Mythos 6: Quantencomputer werden klassische Systeme ablösen

Quantencomputer werden herkömmliche Systeme nie vollständig ablösen. Klassische Rechenoperationen wie die Multiplikation großer Zahlen funktionieren auf binären Rechnern sogar wesentlich besser. Geht es aber beispielsweise um eine Primfaktorzerlegung großer Zahlen, sind wiederum Quantenrechner viel effizienter – wenn sie beispielsweise den Shor-Algorithmus nutzen. Das wahrscheinlichste Szenario sind hybride Systeme, bei denen Quantencomputer als Beschleuniger eingesetzt werden, um klassische Rechner bei bestimmten Berechnungen zu unterstützen.

 

Mythos 7: Quantencomputer machen gängige Verschlüsselungsverfahren bald obsolet

Abhängig von der Definition von „bald“ ist das möglich.
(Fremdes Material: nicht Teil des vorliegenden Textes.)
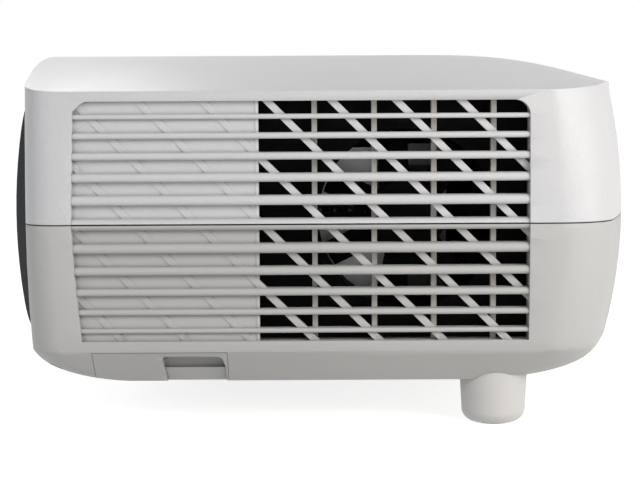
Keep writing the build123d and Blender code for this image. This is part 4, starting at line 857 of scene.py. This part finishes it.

Sollte es in den nächsten fünf Jahren keinen fundamentalen Durchbruch geben, dann wird das noch einige Jahrzehnte dauern. Umso wichtiger wird die Weiterentwicklung von Post-Quanten-Kryptographie (PQC). Deren kryptographischen Bausteine und Verfahren (Primitives) können, im Gegensatz zu den meisten aktuell verwendeten asymmetrischen Kryptosystemen, auch mit Quantencomputern nicht entschlüsselt werden. Entsprechende PQC-Key-Exchange-Verfahren gibt es bereits, ebenso wie einige gesetzliche Initiativen. So empfiehlt die EU ihren Mitgliedsstaaten in einem koordinierten Implementierungsfahrplan die Absicherung kritischer Infrastruktur bis spätestens Ende 2030.